VANCOUVER (NEWS 1130) — Like millions of others, Raugi Yu went to see Shang-Chi and the Legend of the Ten Rings over the weekend. Watching his daughter see faces that look like hers on the big screen was a powerful experience for the Taiwanese-Canadian actor, who knows first hand why representation matters.
The film smashed the record for Labour Day openings with an estimated $94.4 million in ticket sales. It was also the first Marvel film featuring an Asian lead, and a primarily Asian cast.
“I took my daughter with me, and I was watching them watch the movie, and watching them see their, their face, you know on this 50-foot screen. When I was younger, I didn’t see that, ever. Unless my parents brought me to a Chinese movie theatre in Chinatown,” he says.
“I think it’s a really great step forward in representation. I think it breaks all those old tropes and stereotypes.”
As an actor who has been working in film, theatre, and TV since 1994, he says he’s experienced discrimination first-hand. Too often, his options were limited because so many roles were reserved for white actors.

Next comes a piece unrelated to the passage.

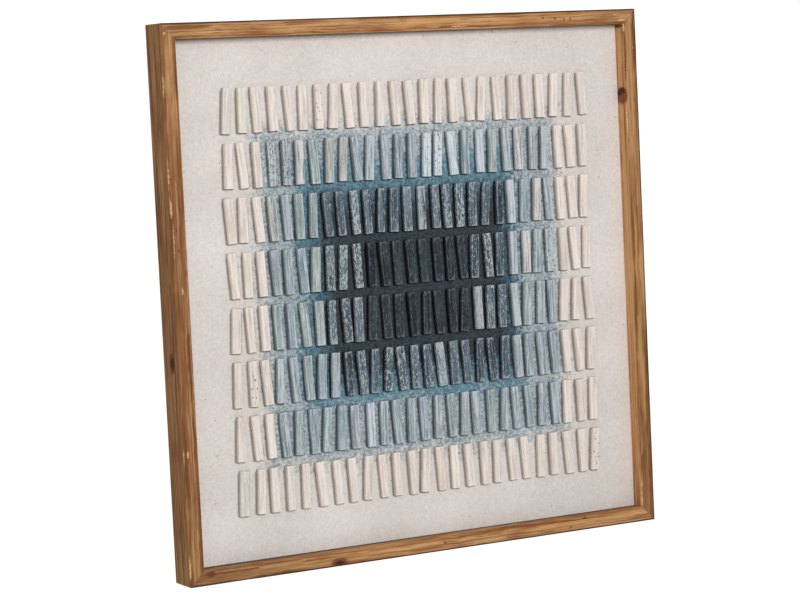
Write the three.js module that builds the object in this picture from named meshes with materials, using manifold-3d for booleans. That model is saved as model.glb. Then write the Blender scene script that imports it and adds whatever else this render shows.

“I can say I’ve been discriminated against a lot. At the beginning of my career I don’t even know I was, I was really just literally trying to be a white actor, because that’s how I was trained. We were getting going out for parts that were white characters, so we were expected to conform to those characters,” he says.
“The funny thing about discrimination or racism, on the surface, if it’s subtle enough, nobody else can tell what’s happening, but to the person being discriminated against — it’s very clear.”
‘We belong here, we have been here this whole time — and you should see us’
Other times, when the casting call was for someone of Asian descent, Yu says he was asked to deliver the lines in a particularly offensive way.
“They would say, ‘Can you do an accent?’ I was so naive. I was like, ‘What do you mean you mean, like German, or something?’ And they’d be like ‘No, no, an Asian accent.'”
“I would just kind of try one. And then they would laugh. They’ll go oh that’s great, that’s great, really funny. And then sometimes I would book that role and then I would feel really bad about it. But I was young and I had no guidance, so I didn’t know until later.”
Yu says things shifted for him about a decade into his career.
“I started going, ‘Wait a second, it doesn’t make any sense. I’m not a white person, I’m Taiwanese, I’m Asian. I should start to really focus on who I am, like for real, and bring myself to these parts,'” he explains.
The industry also started to change, with casting calls touting equal opportunity.
“They used to be really brutal. They would literally say ‘No Asian actors, please. No Black actors, please. This plays in middle America, we only want to see Caucasian actors,” he says, adding that early claims of diversity felt like little more than lip service.
“But you know we got into the rooms eventually and then I started to book parts that maybe traditionally would go to a white actor.”
With Shang Chi, Chinese-Canadian actor Simu Liu, is breaking a major barrier by playing the superhero main character.
“He is doing a really great job representing staying true to his philosophies and continuing to push, in his own way whenever he can, the idea that we belong here, we have been here this whole time, and you should see us, you should endow us with all the things that you endow white actors,” Yu says.
We are not an experiment.
We are the underdog; the underestimated. We are the ceiling-breakers. We are the celebration of culture and joy that will persevere after an embattled year.
We are the surprise.
I’m fired the f**k up to make history on September 3rd; JOIN US. pic.twitter.com/IcyFzh0KIb
— Simu Liu (刘思慕) (@SimuLiu) August 14, 2021
Liu has been outspoken against the surge in anti-Asian racism amid the COVID-19 pandemic, and spoken about the power of diversity and representation.
“I think the decision, to lean into who I was culturally, came from me doing the opposite thing when I was younger,” Liu said soon after his casting was announced.
“For whatever reason I thought being Asian was something to be ashamed of. I thought it was something that made me different and something that made me looked down upon in some ways, in part because of the way that we were portrayed in media in the past and in part because just like on the playground — you’re bullied for anything that makes you different. So I spent a good part of my life trying to run away from my Asianness, and so a big part of what I do now is trying to get people to embrace it and to stand tall and to feel like they do belong — because they do. We do.”